Place you new fuel flap down and have a look from a few meters back, see how it looks now. 

Sent from my FRD-L09 using Tapatalk


----------



## rob267 (Nov 27, 2015)

Try again. But dont wet sand the paint. Only wet sand the lacquer. I had this with my volvo touch up. When i sanded the paint it appeared darker. 
May work buddy.

Sent from my SM-G920F using Tapatalk


----------



## enc (Jan 25, 2006)

Consider too...this is metalic paint. The metal flakes in the paint need to lay in the same direction as the original paint... a very difficult task to achieve and one of the reasons metalic paints are notiuriously difficult to match/blend.
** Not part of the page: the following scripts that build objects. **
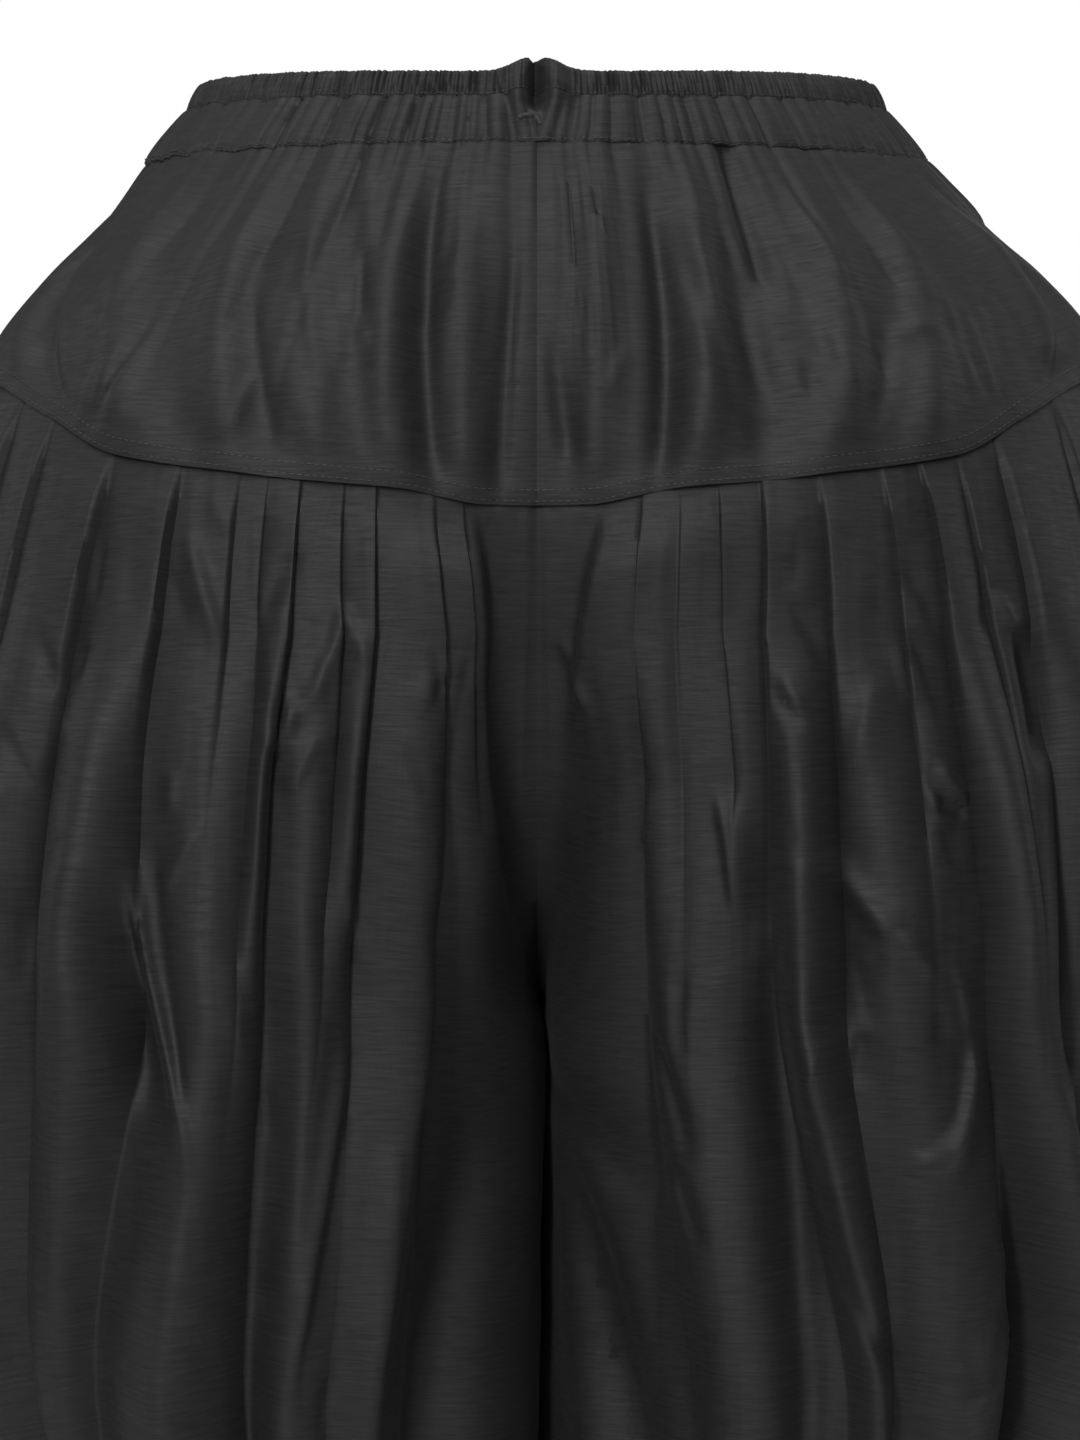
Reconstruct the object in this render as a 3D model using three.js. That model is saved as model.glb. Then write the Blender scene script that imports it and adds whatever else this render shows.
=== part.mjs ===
// A black gathered salwar, held up at the waist and hanging in its worn shape.
// Millimetres, +Z up, the front facing -Y. The origin is the middle of the waist, level with the drawstring.
import * as THREE from "three";

const WALL = 2;
const SEAM_GAP = 0.3;

// Straight facets cut the curved yoke seam short by up to this much, so the legs start lower by it.
const SEAM_SAG = 0.2;

// Levels, as drops below the top edge of the waist.
const FRILL_DROP = 12;
const HELD_DROP = 24;
const CASING_DROP = 35;
const YOKE_CENTRE_DROP = 187;
const CROTCH_DROP = 402;
const HEM_DROP = 980;

// Names the columns of a table, so that each row becomes an object.
function table(columns, rows) {
  return rows.map((row) => Object.fromEntries(columns.map((column, i) => [column, row[i]])));
}

// One leg's level oval: its outer and inner edges across the body, and its depth to the front and back.
// Above the crotch the two legs' ovals cross, and soften rounds the valley where they meet.
const SECTIONS = table(["drop", "outer", "inner", "front", "back", "soften"], [
  [0, 147, -147, 104, 102, 24],
  [12, 153, -153, 107, 105, 24],
  [36, 172, -163, 115, 113, 24],
  [60, 192, -163, 124, 121, 24],
  [84, 217, -152, 132, 129, 24],
  [111, 239, -136, 140, 136, 24],
  [140, 254, -114, 147, 142, 24],
  [190, 268, -84, 153, 149, 23],
  [240, 276, -58, 157, 154, 19],
  [300, 281, -33, 160, 158, 13],
  [350, 281, -14, 160, 159, 7],
  [385, 279, -4, 159, 159, 3],
  [402, 277, 1, 158, 158, 1],
  [450, 271, 2, 155, 156, 0],
  [520, 257, 2, 149, 151, 0],
  [566, 244, 2, 143, 145, 0],
  [650, 217, 4, 129, 132, 0],
  [750, 186, 13, 111, 114, 0],
  [850, 161, 25, 90, 93, 0],
  [915, 147, 34, 73, 76, 0],
  [940, 138, 37, 64, 67, 0],
  [980, 137, 38, 62, 64, 0],
]);

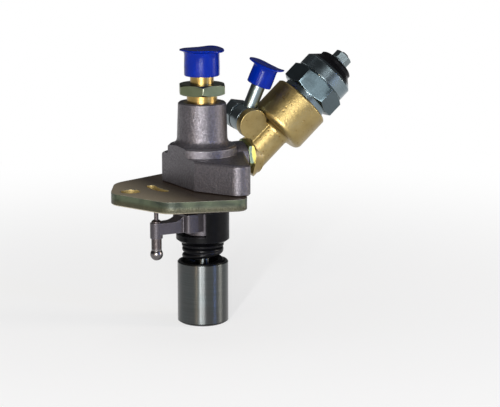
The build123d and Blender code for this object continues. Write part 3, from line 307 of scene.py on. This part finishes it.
def zinc_holder():
    """Turned hexagon steel, zinc plated: green-yellow passivate on the flats, gold on the turned necks."""
    material, tree, shader, place = new_finish("zinc_holder", {"Metallic": 1.0})
    axes = node(tree, "ShaderNodeSeparateXYZ", {0: place})
    film = node(tree, "ShaderNodeTexNoise", {"Vector": place, "Scale": per_metre(5.0), "Detail": 3.0,
                                             "Distortion": 0.8})
    turning_place = node(tree, "ShaderNodeMapping", {"Vector": place, "Scale": (0.03, 0.03, 1.0)})
    turning = node(tree, "ShaderNodeTexNoise", {"Vector": turning_place.outputs[0], "Scale": per_metre(0.3),
                                                "Detail": 2.0})
    soft = node(tree, "ShaderNodeBevel", {"Radius": 0.3 * MM}, samples=6)
    flats = blend_colours(tree, film.outputs[0], linear("#535C46"), linear("#71775F"))
    hexagon = band_mask(tree, axes.outputs["Z"], HEX_BOTTOM, HEX_TOP, 0.2)
    necks = blend_colours(tree, turning.outputs[0], linear("#7A6434"), linear("#AE935A"))
    skin = blend_colours(tree, hexagon, necks, flats)
    worn = blend_colours(tree, edge_mask(tree, soft), skin, linear("#A6A894"))
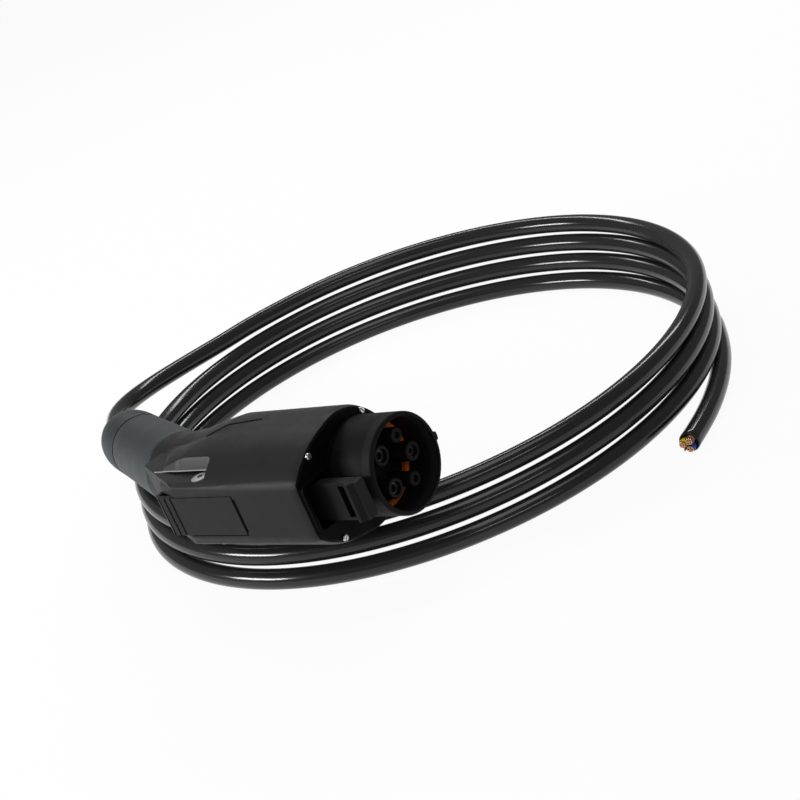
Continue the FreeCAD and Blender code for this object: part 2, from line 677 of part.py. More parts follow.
def cut_end():
    """Bare cores at the cut end: where each leaves the sheath, and its heading."""
    end = coil_frame_to_row(TAIL_POINTS[-1])
    heading = end - coil_frame_to_row(TAIL_POINTS[-2])
    heading.normalize()
    side = heading.cross(V(0, 0, 1))
    side.normalize()
    cores = {}
    for name, (angle, offset, radius) in CORES.items():
        across, up = polar(offset, angle)
        foot = end + side * across + V(0, 0, up)
        bare = foot + heading * CORE_OUT
        cores["core_" + name] = rod(radius, foot, bare)
        cores["copper_" + name] = rod(radius * COPPER_SHARE, bare, bare + heading * TIP_OUT)
    return cores


def main():
    left, right = shell_pair()
    nodes = {
        "shell_left": left,
        "shell_right": right,
        "front_housing": front_housing(),
        "contact_insert": contact_insert(),
        "seal_ring": seal_ring(),
        "latch_lever": latch_lever(),
        "release_button": release_button(),
        "latch_pin": rod(PIN_R, V(PIVOT_X, -PIN_HALF, PIVOT_Z), V(PIVOT_X, PIN_HALF, PIVOT_Z)),
        "latch_spring": latch_spring(),
        "micro_switch": micro_switch(),
        "plate_screws": plate_screws(),
        "case_screws": case_screws(),
        "hand_grip": hand_grip(),
        "end_collar": end_collar(),
    }
    for name, spec in CONTACTS.items():
        nodes[name] = contact(*spec)
    nodes = {name: laid(shape) for name, shape in nodes.items()}
    nodes["cable_lead"] = cord_tube(lead_points(), "cable_lead")
    nodes["cable_coil"] = coil_solid().transformed(COIL.toMatrix(), False)
    nodes["cable_tail"] = cord_tube(tail_points(), "cable_tail")
    nodes.update(cut_end())
    os.makedirs("parts", exist_ok=True)
    for name, shape in nodes.items():
        print(name, shape.isValid(), len(shape.Solids), round(shape.Volume, 1))
        shape.exportStep("parts/%s.step" % name)


main()
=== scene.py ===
"""Looks of the electric car charging cable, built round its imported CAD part."""

import logging
import math
from dataclasses import dataclass
from enum import Enum
from functools import cache, cached_property

import bmesh
import bpy
import numpy as np
from mathutils import Matrix, Vector
from mathutils.bvhtree import BVHTree


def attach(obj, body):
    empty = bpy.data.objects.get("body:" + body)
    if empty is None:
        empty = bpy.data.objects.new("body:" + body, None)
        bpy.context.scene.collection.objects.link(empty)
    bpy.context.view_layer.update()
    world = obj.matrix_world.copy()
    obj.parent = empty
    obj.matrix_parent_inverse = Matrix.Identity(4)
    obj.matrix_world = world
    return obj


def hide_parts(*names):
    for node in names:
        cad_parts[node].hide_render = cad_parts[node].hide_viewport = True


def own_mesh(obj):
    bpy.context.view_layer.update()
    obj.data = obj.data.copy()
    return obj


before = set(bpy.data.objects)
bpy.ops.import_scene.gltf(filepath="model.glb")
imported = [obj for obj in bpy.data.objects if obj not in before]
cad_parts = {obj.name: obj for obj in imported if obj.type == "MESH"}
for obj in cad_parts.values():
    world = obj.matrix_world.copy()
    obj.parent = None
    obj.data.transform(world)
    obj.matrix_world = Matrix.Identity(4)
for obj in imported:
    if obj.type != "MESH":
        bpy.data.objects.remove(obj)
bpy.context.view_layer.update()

Array = np.ndarray
Pair = tuple[float, float]
Point = tuple[float, float, float]
Colour = tuple[float, float, float]
Surface = tuple[Array, list]  # points in metres, and the point numbers of each face
Material = bpy.types.Material
Piece = bpy.types.Object
Socket = bpy.types.NodeSocket

MM = 0.001
POINT = 0.001  # the radius, in millimetres, at which a turned surface closes
TAU = 2.0 * math.pi
UP = (0.0, 0.0, 1.0)
LOG = logging.getLogger("charging_cable")


class Axis(Enum):
    """The three axes a thing can be turned about."""

    X, Y, Z = 0, 1, 2


def turn(axis: Axis, degrees: float) -> Array:
    """Rotation matrix about one axis.

    Args:
        axis: The axis to turn about.
        degrees: The angle, right-handed.

    Returns:
        A 3 by 3 matrix.
    """
    cosine, sine = math.cos(math.radians(degrees)), math.sin(math.radians(degrees))
    matrix = np.eye(3)
    first, second = [(1, 2), (2, 0), (0, 1)][axis.value]
    matrix[first, first] = matrix[second, second] = cosine
    matrix[first, second], matrix[second, first] = -sine, sine
    return matrix


@dataclass(frozen=True)
class Pose:
    """Where a drawing's own axes lie in the row frame, sizes in millimetres."""

    matrix: Array
    origin: Point = (0.0, 0.0, 0.0)

    def place(self, points: Array) -> Array:
        """Points of the drawing, in millimetres, as points of the row frame, in metres."""
        return (np.asarray(points, float) @ self.matrix.T + np.array(self.origin)) * MM

    def heading(self, direction: Point) -> Array:
        """A direction of the drawing in the row frame."""
        return np.asarray(direction, float) @ self.matrix.T

    def drawn(self, points: Array) -> Array:
        """Points of the row frame, in metres, as points of the drawing, in millimetres."""
        return (np.asarray(points, float) / MM - np.array(self.origin)) @ self.matrix

    def child(self, axes: Array, origin: Point) -> "Pose":
        """The pose of a smaller drawing, whose axes, as columns, and origin this one gives."""
        return Pose(self.matrix @ axes, tuple(self.heading(origin) + np.array(self.origin)))


COUPLER_POSE = Pose(turn(Axis.Y, -5.41) @ turn(Axis.X, 88.09))
COIL_POSE = Pose(turn(Axis.Z, 45.1), (-125.2, 153.7, -71.3))


def unit(vectors: Array) -> Array:
    """Each row of vectors at length one."""
    return vectors / np.linalg.norm(vectors, axis=-1, keepdims=True)


def lathe(stations: Array, radii: Array, sides: int) -> Array:
    """Points of a surface turned round the X axis, ring by ring.

    Each is (the station, the radius times cosine of the angle, the radius times its sine).

    Args:
        stations: Distance of each ring along the axis.
        radii: The radius of each ring.
        sides: Points in a ring.

    Returns:
        One row for each point.
    """
    angle = np.linspace(0.0, TAU, sides, endpoint=False)
    ring = np.stack([np.ones(sides), np.cos(angle), np.sin(angle)], axis=-1)
    return (np.stack([stations, radii, radii], axis=-1)[:, None] * ring).reshape(-1, 3)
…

I think the best you can hope for is "as close as you can get " it will never be invisible. What will you do about the clear coat peel?


----------



## squiggs (Oct 19, 2009)

You're having problems for 2 reasons:

When a paint is sprayed a very thin layer is applied, the metallic particles in the paint all 'sit' correctly on the surface and like tiny mirrors they reflect the light to make it look silver/glittery.
If you use that exact same paint to touch-in, no-matter how careful you are, you apply it as a thicker layer. The metallic particles sink, don't reflect the light and the paint appears much, much darker and dull.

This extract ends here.